Second Company Accuses Asbestos Lawyers Of Racketeering
Topics: Ban Lobby, Fraud, Legal
A second company has accused plaintiff lawyers of using fraudulent tactics to win asbestos lawsuits, citing evidence uncovered after a federal judge opened records obtained in the bankruptcy of Garlock Sealing Technologies.
John Crane Inc., which like Garlock made industrial gaskets containing asbestos fibers, has asked a judge to allow it to join Garlock’s racketeering case against the Simon Greenstone law firm in Dallas and the Shein Law Center in Philadelphia.
Crane’s suit mirrors the racketeering lawsuit Garlock filed against both firms in 2014, accusing lawyers of hiding evidence their clients had been exposed to amphibole asbestos fibers common in the insulation used to wrap pipes and boilers, in order to win bigger verdicts and big settlements against the gasket makers. Once they completed those cases, records show lawyers often filed claims with trusts set up by bankrupt companies in which their clients stated, under penalty of perjury, that they had in fact been exposed to insulation and other products.
None of this would have come to light if a bankruptcy judge in North Carolina hadn’t agreed to Garlock’s request for records from bankruptcy trusts of other companies to show it was being asked to pay too much to asbestos claimants in its case. That judge, after criticizing what he called a process “infected by the manipulation of exposure evidence,” slashed Garlock’s liability from $1.4 billion to $125 million.

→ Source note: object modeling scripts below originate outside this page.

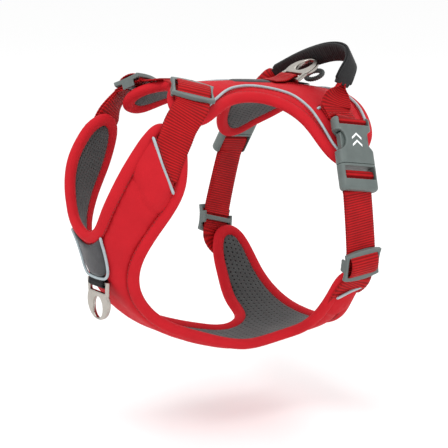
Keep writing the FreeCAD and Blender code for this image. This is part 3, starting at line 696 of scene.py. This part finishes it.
def girth_slider_seat(side, place, buckle):
    t, a = place
    origin = body(t, a * side, GIRTH_SLIDER_OFFSET)
    target = buckle.point(0, -MALE_LENGTH, 2.8)
    return Seat(origin, target - origin, outward(t, a * side))


def neck_slider_seat(side, place, run):
    t, a = place
    origin = body(t, a * side, NECK_SLIDER_OFFSET)
    ahead = body(t + NECK_SKEW * (run[0][0] - t), run[0][1] * side, NECK_SLIDER_OFFSET)
    return Seat(origin, ahead - origin, outward(t, (a - NECK_TILT) * side))


# ---- materials ---------------------------------------------------------------------------

class Shader:
    """A material's node tree, built up one node at a time."""

    def __init__(self, name):
        self.material = bpy.data.materials.new(name)
        self.material.use_nodes = True
        self.tree = self.material.node_tree
        self.surface = self.tree.nodes["Principled BSDF"]

    def add(self, kind, **inputs):
        """New node; inputs named after its sockets, or i0, i1 for unnamed ones."""
        node = self.tree.nodes.new("ShaderNode" + kind)
        for key, value in inputs.items():
            if key in ("operation", "blend_type"):
                setattr(node, key, value)
                continue
            is_index = key[0] == "i" and key[1:].isdigit()
            socket = node.inputs[int(key[1:])] if is_index else node.inputs[key.replace("_", " ")]
            self.put(socket, value)
        return node

    def put(self, socket, value):
        if isinstance(value, bpy.types.NodeSocket):
            self.tree.links.new(value, socket)
        elif isinstance(value, tuple) and socket.type == "RGBA":
            socket.default_value = value + (1.0,) if len(value) == 3 else value
        else:
            socket.default_value = value

    def math(self, operation, a, b=0.0):
        return self.add("Math", operation=operation, i0=a, i1=b).outputs[0]

    def place(self):
        return self.add("TexCoord").outputs["Object"]

    def cloth_place(self):
        """Millimetres across and along the cloth, as two sockets."""
        uv = self.add("TexCoord").outputs["UV"]
        parts = self.add("SeparateXYZ", Vector=uv)
        return [self.math("MULTIPLY", parts.outputs[i], 1 / UV_SCALE) for i in (0, 1)]

    def noise(self, scale, detail=2.0):
        """Noise with a lump size of about 1/scale metres, as a number about 0.5."""
        return self.add("TexNoise", Vector=self.place(), Scale=scale, Detail=detail).outputs[0]

    def mix(self, share, low, high):
        return self.add("MixRGB", Fac=share, Color1=low, Color2=high).outputs[0]

    def times(self, colour, share):
        node = self.add("MixRGB", blend_type="MULTIPLY", Fac=1.0, Color1=colour, Color2=share)
        return node.outputs[0]

    def spread(self, value, low, high, to_low=0.0, to_high=1.0):
        node = self.add("MapRange", Value=value)
        for socket, number in zip(node.inputs[1:5], (low, high, to_low, to_high)):
            socket.default_value = number
        return node.outputs[0]

    def bump(self, height, distance, strength=1.0):
        node = self.add("Bump", Height=height, Strength=strength, Distance=distance * MM)
        return node.outputs[0]

    def done(self, colour, roughness, normal=None, sheen=0.0, tint=(1, 1, 1), metallic=0.0,
             specular=0.4):
        self.put(self.surface.inputs["Base Color"], colour)
        self.put(self.surface.inputs["Roughness"], roughness)
        self.put(self.surface.inputs["Metallic"], metallic)
        self.put(self.surface.inputs["Sheen Weight"], sheen)
        self.put(self.surface.inputs["Sheen Roughness"], 0.45)
        self.put(self.surface.inputs["Sheen Tint"], tint)
        self.put(self.surface.inputs["Specular IOR Level"], specular)
        if normal is not None:
            self.put(self.surface.inputs["Normal"], normal)
        return self.material


def darker(colour, share):
    return tuple(c * share for c in colour)


def softshell(name, colour, grain=1.0):
    """Close-knit stretch fabric with a soft nap and slightly uneven dye."""
    s = Shader(name)
    dye = s.spread(s.noise(55.0, 3.0), 0.3, 0.7)
    knit = s.noise(2600.0, 2.0)
    base = s.mix(dye, darker(colour, 0.90), colour)
    thread = s.spread(knit, 0.35, 0.65, 0.0, 0.22)
    shade = s.mix(thread, base, darker(colour, 0.62))
    normal = s.bump(knit, 0.10 * grain, 0.55)
    rough = s.spread(s.noise(240.0), 0.3, 0.7, 0.58, 0.72)
    return s.done(shade, rough, normal, tint=(1.0, 0.35, 0.32), specular=0.06)


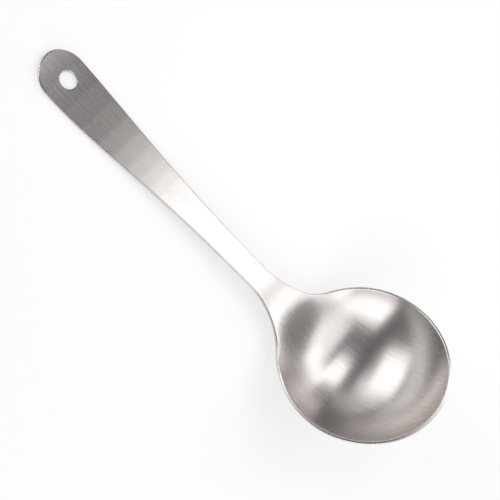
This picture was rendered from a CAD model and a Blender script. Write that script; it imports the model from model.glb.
"""Round serving spoon of brushed stainless steel, lying on a pale floor.

Sizes are in millimetres, and meshes are written in metres. The spoon is made the way
the real one is: a flat blank is cut, its edges are rounded, and it is pressed into
the bowl, the heel and the handle. `along` and `across` are places on the flat
sheet, from the middle of the bowl towards the handle and from the centre line.
"""

import logging
import math
from collections.abc import Iterable
from dataclasses import dataclass

import bmesh
import bpy
import numpy as np
from mathutils import Matrix, Vector


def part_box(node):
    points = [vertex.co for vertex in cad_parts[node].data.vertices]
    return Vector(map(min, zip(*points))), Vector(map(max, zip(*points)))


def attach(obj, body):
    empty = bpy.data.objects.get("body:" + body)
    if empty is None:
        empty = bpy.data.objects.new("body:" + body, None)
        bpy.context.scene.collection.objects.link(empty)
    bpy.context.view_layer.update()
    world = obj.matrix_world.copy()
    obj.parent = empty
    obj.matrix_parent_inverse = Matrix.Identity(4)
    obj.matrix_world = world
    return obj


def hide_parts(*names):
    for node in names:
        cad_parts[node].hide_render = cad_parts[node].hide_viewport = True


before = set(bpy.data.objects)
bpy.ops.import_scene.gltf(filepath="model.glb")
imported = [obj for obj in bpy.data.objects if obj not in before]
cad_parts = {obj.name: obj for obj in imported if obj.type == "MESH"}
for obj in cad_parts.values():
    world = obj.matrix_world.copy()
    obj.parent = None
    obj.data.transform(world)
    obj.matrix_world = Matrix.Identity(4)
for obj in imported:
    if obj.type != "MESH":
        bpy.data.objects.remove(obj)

MM = 0.001

# UV map that holds each point's place on the flat sheet
SHEET_MAP = "sheet"

# Angle between two faces past which their edge is a sharp one
SHARP = math.radians(60.0)

# Rounds of smoothing that even out the blank's faces
EVEN_ROUNDS = 160

# Half-angle below which a row of points counts as straight
LEAST_TURN = 1e-6

# Values that most of a noise texture lies between
NOISE_LOW, NOISE_HIGH = 0.25, 0.75

log = logging.getLogger("serving_spoon")


def linear(colour: str) -> tuple[float, float, float, float]:
    """Turns an sRGB hex colour into linear red, green, blue and alpha.

    Args:
        colour: Six hex digits after a hash sign.

    Returns:
        The linear colour, with an alpha of 1.
    """
    shares = [int(colour[i:i + 2], 16) / 255.0 for i in (1, 3, 5)]
    toe, slope, offset, gamma = 0.04045, 12.92, 0.055, 2.4
    values = [
        share / slope if share <= toe else ((share + offset) / (1.0 + offset)) ** gamma
        for share in shares
    ]
    return values[0], values[1], values[2], 1.0


def add_node(
    tree: bpy.types.NodeTree, kind: str, links: dict[str | int, object], **settings: object
) -> bpy.types.Node:
    """Adds a node, sets it and links its inputs.

    Args:
        tree: The node tree that gets the node.
        kind: The node's type.
        links: Input name or number to a value, or to the output socket that feeds it.
        **settings: The node's own properties.

    Returns:
        The new node.
    """
    node = tree.nodes.new(kind)
    for name, value in settings.items():
        setattr(node, name, value)
    for name, value in links.items():
        if isinstance(value, bpy.types.NodeSocket):
            tree.links.new(value, node.inputs[name])
        else:
            node.inputs[name].default_value = value
    return node


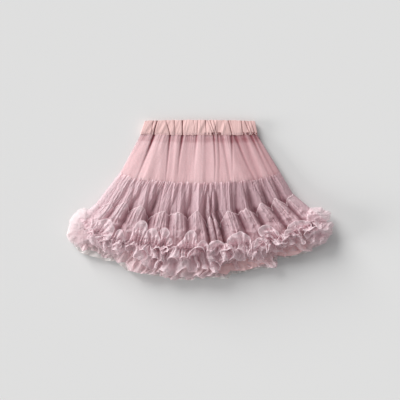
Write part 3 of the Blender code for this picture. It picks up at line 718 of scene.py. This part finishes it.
def makeInnerLayers():
    part = np.linspace(0, 1, 41)[:, None]
    u = np.linspace(-1, 1, 601)[None, :] * 0.95
    row = middleTop + 0.04 + (frillTop - middleTop - 0.05) * part
    wave = noise(u * 45 + part * 2, 51) * 1.6 * mm * smooth(part, 0, 0.3)
    x, y = plan(u, row)
    # drawn in the darker shadowNet and half way to its deep colour, painted shade as it lies under the
    # front; lighter on its raised waves, painted light
    net = clothMesh("under_tier_front_net", gridOf(x, y, between(u, row, inner["underShare"]) + wave),
                    materials["shadowNet"], np.broadcast_to(0.5 - wave / (3 * mm), wave.shape))
    wear(net, ["under_tier_front"])

    part = np.linspace(0, 1, 111)[:, None]
    u = np.linspace(-1, 1, 361)[None, :] * 0.985
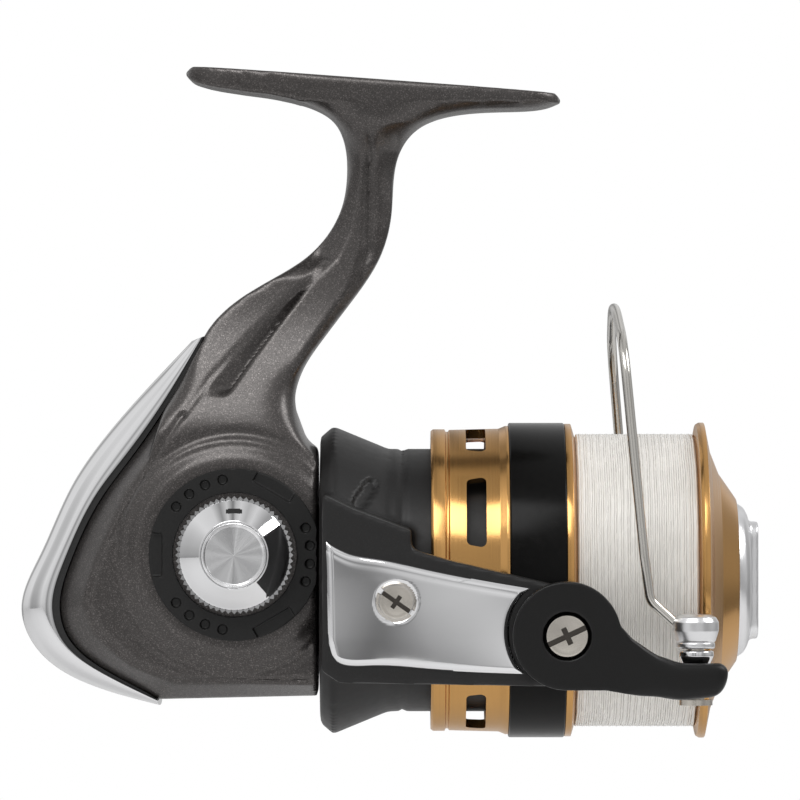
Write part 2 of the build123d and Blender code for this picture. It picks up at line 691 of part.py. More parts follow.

Plaintiff lawyers protest that Garlock, and now Crane, are manipulating the facts themselves to paint as fraudulent perfectly legal tactics designed to produce the most compensation for clients who are dying of mesothelioma, a cancer of the pleural lining that can be caused by long-term exposure to asbestos fibers. It makes sense to delay bankruptcy filings, which require a lower standard of proof than a full-blown, adversarial jury trial, until those trials are completed, they say. And they have no obligation to help defendant companies make the case against their own liability, those lawyers say.
“Accusing the attorneys at Simon Greenstone of engaging in wrongdoing is a cynical effort by John Crane to drive Simon Greenstone out of the courtroom and convince other trial lawyers to pull their punches,” said the firm, which claims it has won $100 million in jury verdicts against Crane, and has its own countersuit pending against Garlock for allegedly failing to disclose the dangers of asbestos.
“John Crane’s allegation that dying mesothelioma claimants, most of whom were Navy veterans, lied under oath, is false and offensive, and is the ultimate insult upon injury to the many people juries have found John Crane fatally poisoned,” Simon Greenstone said in a prepared statement.
No one from the Shein Law Center was immediately available to comment, but the firm has previously denied using fraudulent tactics.
Crane’s lawsuit details what it says is a scheme to hide evidence that jurors might have used to reduce its liability for asbestos. Mesothelioma victim David Keleman sued Crane in Los Angeles in 2008, for example, and won a $30 million jury verdict the following year. During the trial and appeal process his lawyers filed work histories showing he was exposed only to the products of non-bankrupt companies, Crane says, and Keleman denied being exposed to amphibole insulation or asbestos-containing brake pads even as his lawyers were filing claims with the bankruptcy trusts of companies that made those products.
After Crane appealed, attorney Brian Barrow told the court the jury had “no substantial evidence” to “allocate fault to any other entity,” even though by that time lawyers had filed six claims with bankruptcy trusts.
In another case, plaintiff Charles Hill denied under oath in 2013 that he’d been exposed to Garlock gaskets, saying he only worked with Crane products. By then Garlock had filed for bankruptcy. Weeks later, he signed an affidavit stating he “personally removed, replaced and installed Garlock Inc., asbestos-containing gaskets.”
Crane obtained the affidavit after the Garlock documents were opened to the public and Crane won the trial in November 2014, in what it says is an example of how important such evidence is to defend against asbestos claims.
It’s easy to dismiss such cases as retaliatory strikes but there’s at least one example where suing the lawyers worked. In 2012, railroad operator CSX won a $429,000 RICO verdict against ruled against attorneys Robert Peirce and Louis Raimond, as well as radiologist Ray Harron, a physician who supplied diagnoses for tens of thousands of questionable asbestos claims. And as I’ve reported, a federal judge in Alabama recently issued a blistering ruling against a labor-rights lawyer suing Drummond Industries after that company uncovered evidence in its own countersuit that witnesses in the case had received tens of thousands of dollars in undisclosed payments around the time they were testifying.